Your pitch deck should convey your story and go on to describe the key aspects of your business and product. You’ll also want to include a few financial highlights on how you plan to make money -based on a model that’s been rigorously developed and heavily scrutinised. And you’ll have to do it all in the space of about 20 questions, including time for questions.

Draft an executive summary
Design your executive summary to give just enough information to garner interest and score a face-to-face meeting. Highlight the most relevant facts about your company, product and target market. “First Steps to Writing the Executive Summary for your Business Plan” can help you get started with a framework.

Craft and practice your elevator pitch
Use your executive summary to pare down even further, to an elevator pitch. Imagine you’re taking an elevator ride that could last between 30 seconds and two minutes. In that time, you need to clearly describe what your company does, how you’re going to win in your target market, some of your specific customers and the competitive advantage your product offers over the alternative players. Work on this elevator pitch until you’re comfortable with the story. Don’t recite the lines. Let your passion show every time.

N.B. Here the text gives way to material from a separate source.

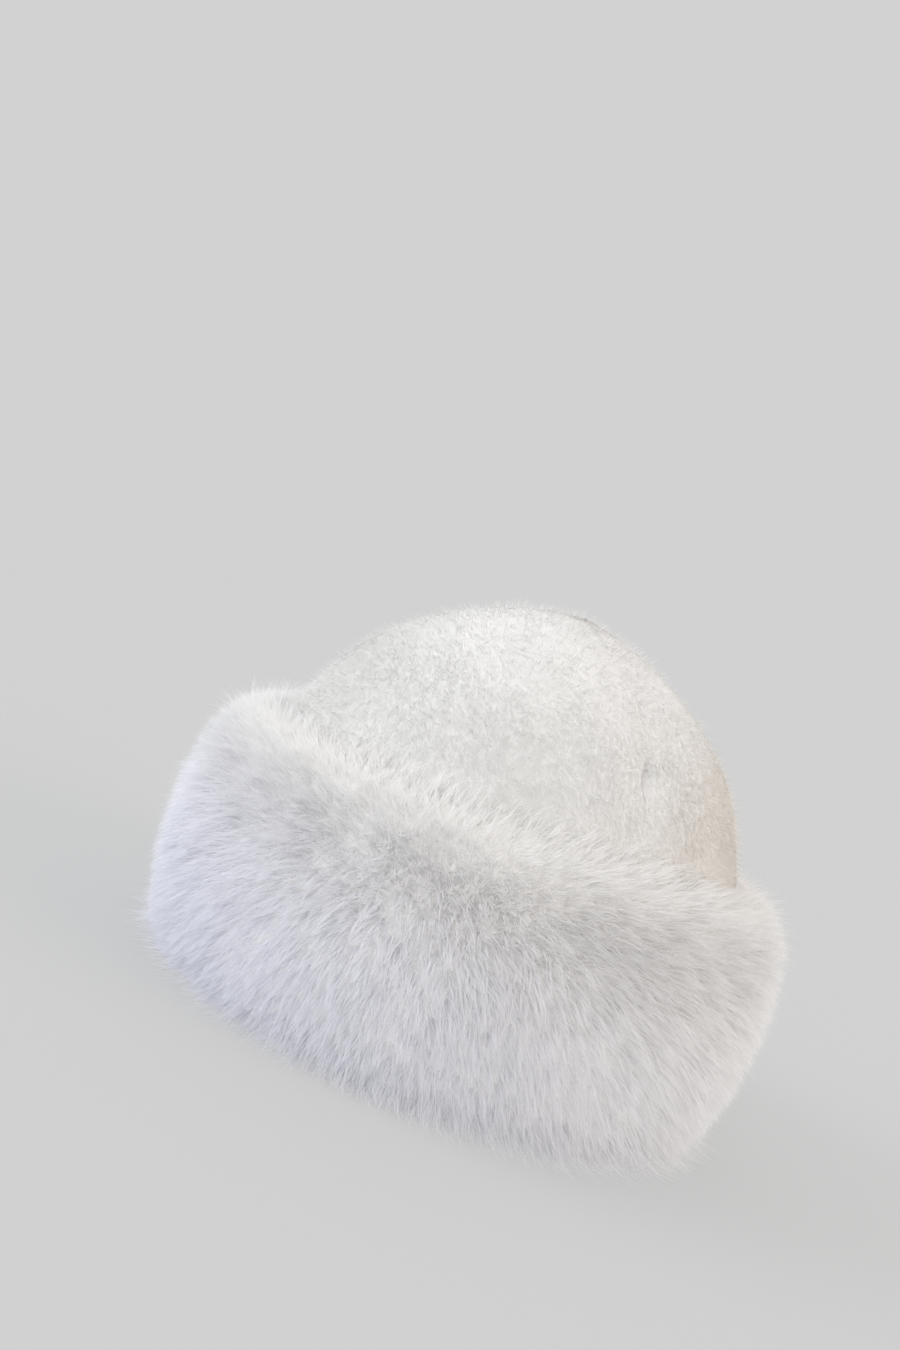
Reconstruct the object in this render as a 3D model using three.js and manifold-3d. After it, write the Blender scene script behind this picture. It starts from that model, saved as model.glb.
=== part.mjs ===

Develop a set of FAQs and practice with a hostile audience
This is one of the most overlooked components of investor-meeting preparation. And that’s a shame, because it’s also one of the most critically important elements of working with investors. Developing FAQs based on difficult questions from a “devil’s advocate” group of in-the-know people is one of the most valuable parts of a team’s preparation for earnings calls.

Iterate and again
As you meet with prospective investors, capture their feedback. Incorporate their ideas into your pitch deck, executive summary, business model and FAQs. Try to learn from everyone. Even if you’ve done a tremendous job of preparing for your first investor session, few start-ups  do everything on this list – you can still make your presentation stronger by gaining input from every investor meeting.